Por Pegaso
Cuando alguien de la delincuencia organizada se refiere a “pollitos de colores”, no quiere decir que busque comprar alguno de aquellos simpáticos animalitos que vendían los comerciantes ambulantes de antes, pintados de verde, rojo, rosa, azul y amarillo.
No. Se refieren a niños. Niños convertidos en sicarios, en punteros o en estacas.
Generaciones perdidas de mexicanos que, por desgracia, suman miles y miles. Y el número sigue creciendo porque la subcultura del narco los hipnotiza, los idiotiza, los fanatiza, los enloquece.
En cierta ocasión, allá por el 2010, cuando el huracán Alex provocó una creciente, fui a tomar unas fotos en un recodo del río Bravo.
Empecé a tomar las gráficas para acompañar la nota de la crecida, cuando unos escuincles de no más de diez años que estaban jugando ahí cerca empezaron a gritar: “¡Le están tomando fotos al río!”
Y claro. Lo que eso significaba es que estaban dando la voz de alarma, porque era un punto estratégico. Me retiré de inmediato sin voltear la vista atrás.
Estaba viendo un reportaje de El Universal donde se señala que, efectivamente, entre los 9 y los 10 años los “pollitos de colores” son utilizados como vigilantes y van subiendo de categoría hasta que finalmente se les da una pavorosa arma y se convierten en sicarios.
El mismo artículo señala, con datos de la Red por los Derechos de la Infancia de México que entre 145 y 250 mil menores están en riesgo de ser reclutados por la delincuencia organizada, debido a factores que incluyen la pobreza y la desintegración familiar.
Yo incluiría la horrible música que escuchan todos los días, misma que los va aleccionando para generar en ellos admiración hacia ese estilo de vida y sus figuras más representativas.
Moraleja para los padres: Cuiden a sus niños. Eviten, hasta donde sea posible, que sigan oyendo narcocorridos o corridos belicones, que les lavan el coco. No dejen que se tatúen. Vean con quienes se juntan. Hay que recordar que la pobreza no es justificación para caer en las garras de la delincuencia, porque hay muchas historias de vida donde el esfuerzo personal y el ingenio son la clave para salir adelante.
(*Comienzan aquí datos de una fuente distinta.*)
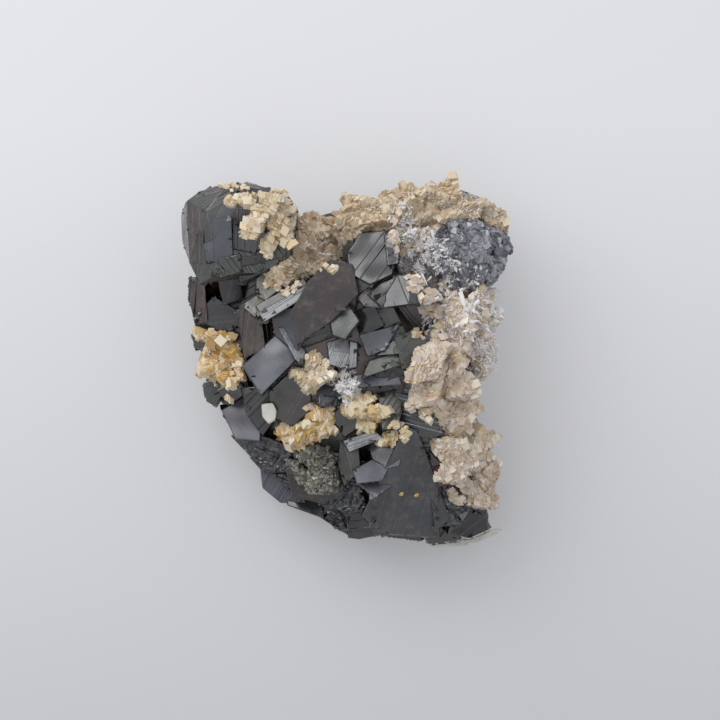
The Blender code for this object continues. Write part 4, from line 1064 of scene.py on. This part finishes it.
class SPECIMEN_OT_calcite(bpy.types.Operator):
    """Makes the milky piece at the lower edge and the white grain"""

    bl_idname = "specimen.calcite"
    bl_label = "Milky calcite"

    def execute(self, context):
        material = milky_calcite()
        for name, new_name in (("calcite_foot", "milky_foot"), ("calcite_grain_white", "white_grain")):
            piece = merged_copy(name, new_name)
            softened(piece, 0.35, 0.5, 3)
            dress(piece, name, "calcite_white", material)
        return {"FINISHED"}


class SPECIMEN_OT_stage(bpy.types.Operator):
    """Makes the white sheet, the soft lights and the camera straight above"""

    bl_idname = "specimen.stage"
    bl_label = "Sheet, light and camera"

    def execute(self, context):
        bpy.ops.object.select_all(action="DESELECT")
        bpy.ops.mesh.primitive_plane_add(size=6.0, location=(0, 0, LOW.z))
        sheet = context.object
        sheet.name = "white_sheet"
        sheet.data.materials.append(white_paper())
        bpy.ops.object.light_add(type="AREA", location=LAMP_PLACE)
        lamp = context.object
        lamp.data.shape = "RECTANGLE"
        lamp.data.size, lamp.data.size_y = LAMP_SIZE
        lamp.data.energy = context.scene.specimen.light_power
        lamp.rotation_euler = (Vector(LAMP_AIM) - lamp.location).to_track_quat("-Z", "Y").to_euler()
        world = context.scene.world or bpy.data.worlds.new("room")
        context.scene.world = world
        light_tent(world)
        context.scene.view_settings.view_transform = "Standard"
        middle = place(PICTURE / 2, PICTURE / 2)
        distance = PICTURE * PIXEL * LENS / SENSOR
        bpy.ops.object.camera_add(location=(middle.x, middle.y, SCALE_HEIGHT + distance), rotation=(0, 0, 0))
        camera = context.object
        camera.data.lens = LENS
        camera.data.sensor_width = SENSOR
        camera.data.clip_start, camera.data.clip_end = 0.05, 20.0
        context.scene.camera = camera
        return {"FINISHED"}


class SPECIMEN_PT_panel(bpy.types.Panel):
    """The specimen's operators and settings in the sidebar"""

    bl_label = "Sphalerite specimen"
    bl_idname = "SPECIMEN_PT_panel"
    bl_space_type = "VIEW_3D"
    bl_region_type = "UI"
    bl_category = "Specimen"

    def draw(self, context):
        settings = context.scene.specimen
        for name in SpecimenSettings.__annotations__:
            self.layout.prop(settings, name)
        for operator in OPERATORS:
            self.layout.operator(operator.bl_idname)


OPERATORS = (
    SPECIMEN_OT_sphalerite, SPECIMEN_OT_carbonates, SPECIMEN_OT_quartz, SPECIMEN_OT_metallic,
    SPECIMEN_OT_calcite, SPECIMEN_OT_stage,
)
CLASSES = (SpecimenSettings, *OPERATORS, SPECIMEN_PT_panel)


def register():
    """Registers the settings, the operators and the panel."""
    for cls in CLASSES:
        bpy.utils.register_class(cls)
    bpy.types.Scene.specimen = bpy.props.PointerProperty(type=SpecimenSettings)


def unregister():
    """Removes what register added."""
    del bpy.types.Scene.specimen
    for cls in reversed(CLASSES):
        bpy.utils.unregister_class(cls)


def main():
    """Makes all pieces and the stage in order."""
    register()
    bpy.ops.specimen.sphalerite()
    bpy.ops.specimen.carbonates()
    bpy.ops.specimen.quartz()
    bpy.ops.specimen.metallic()
    bpy.ops.specimen.calcite()
    bpy.ops.specimen.stage()


if __name__ == "__main__":
    main()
Ya desde el lejano año 2010 se sabía de los niños sicarios. Recientemente se dio a conocer el caso de Dared Yair, un chamaco de 14 años que fue detenido junto con varios adultos por elementos de la Marina, quien durante la operación portaba una pavorosa subametralladora Uzi que intentó usar para evitar su aprehensión.
Hay una canción muy famosa que glorifica ese estilo de vida:
Plebe, ya te manchaste las manos de sangre,
ni modo, ya no queda de otra, solo queda entrarle.
Te enseñaste a matar temprano y has tomado el mal camino.
No cumples ni los quince años y aún tienes la cara de niño.
No llores ni te sientas mal, así todos empezamos.
Bienvenido al mundo real, ahora ya eres un sicario.
Tus lágrimas seca, muchacho, pronto vas a acostumbrarte.
Tus manos están temblando como cualquier principiante.
Las calles han sido tu escuela y el vandalismo tu vida.
Pasaste hambres y tristeza, la mafia ahora es tu familia.
Escucha bien lo que te digo, pondré esta pistola en tus manos.
Tú me cuidas, yo te cuido; me traicionas y te mato.
Aterrador, ¿no? Pero por más duro que parezca, es una situación que se repite a todo lo largo y ancho del país, porque contra todo lo que se dice, la pobreza sigue, y sigue generando más delincuencia.
Por desgracia, está probado que los jóvenes que entran a formar parte del crimen organizado no duran más de cinco años antes de que una bala termine con su existencia.
Nos quedamos con el refrán estilo Pegaso: “Individuo que asesina a metal ferroso, a metal ferroso perece”. (El que a hierro mata, a hierro muere).